Departure of Directors or Certain Officers; Election of Directors; Appointment of Certain Officers; Compensatory Arrangements of Certain Officers.
On February 16, 2017, the Board of Directors (the “Board”) of Insignia Systems Inc. (the “Company”) received a letter from Nicholas J. Swenson pursuant to which he resigned from the Board, effective as of the end of the day on February 17, 2017. In his resignation letter, Mr. Swenson expressed concerns about the Board. A copy of Mr. Swenson’s correspondence is attached as Exhibit 17.1 to this current report on Form 8-K and the description of the correspondence contained herein is qualified by the full text of the correspondence. The Company and the Board disagree with several of the statements made by Mr. Swenson in the resignation letter.

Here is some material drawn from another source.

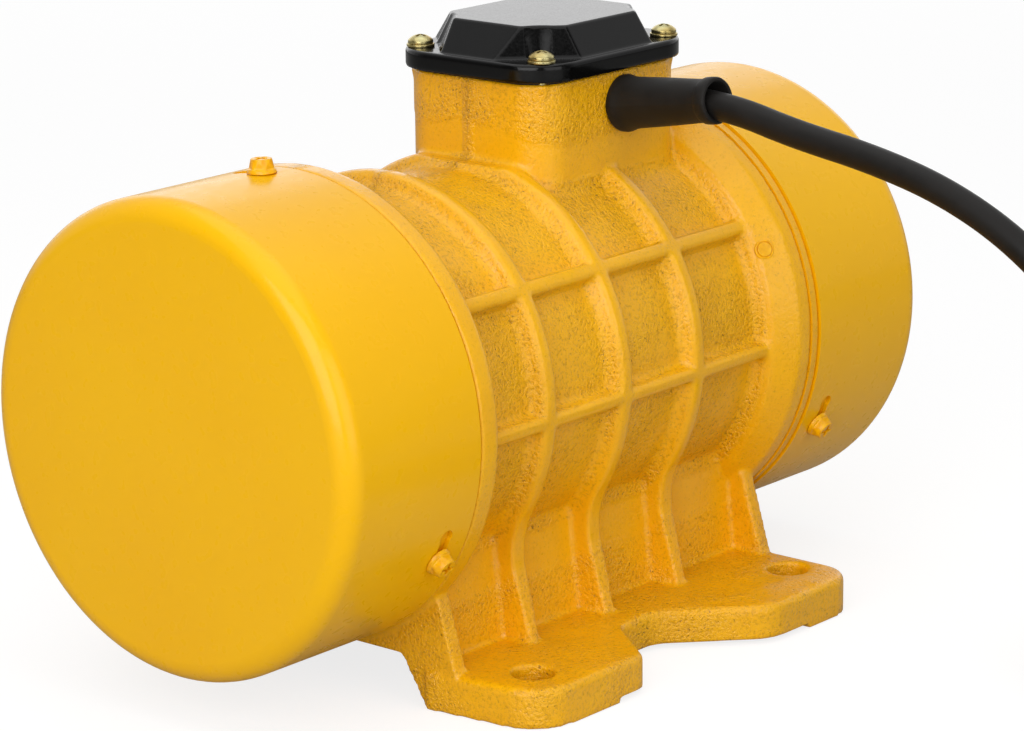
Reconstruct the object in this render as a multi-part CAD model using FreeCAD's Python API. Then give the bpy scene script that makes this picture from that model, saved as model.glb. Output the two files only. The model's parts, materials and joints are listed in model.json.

As previously disclosed, on March 13, 2016 six members of the Board delivered a letter to Mr. Swenson, stating their personal view as directors of the Company that it would be in the best interest of the Company and its shareholders for Mr. Swenson to resign as a director of the Company.
As disclosed in the Company's current report on Form 8-K dated August 10, 2016, during the period following the delivery of the March 13, 2016 letter, Mr. Swenson's conduct toward each and every other member of the Board, both in the boardroom and elsewhere, remained consistently destructive and Mr. Swenson's interactions with Company management, employees and other members of the Board carried a high potential for interfering with management's conduct of its duties and regularly disrupting the established processes and deliberations of the Board and its committees. On August 10, 2016, the Board passed a resolution stating its determination that is it in the best interests of the Company and its shareholders for Mr. Swenson to submit his resignation as a director of the Company, effective immedately. In connection with that action, five of the six members of the Board delivered a letter to Mr. Swenson, the text of which is furnished as Exhibit 99.1 to the August 10, 2016 current report on Form 8-K.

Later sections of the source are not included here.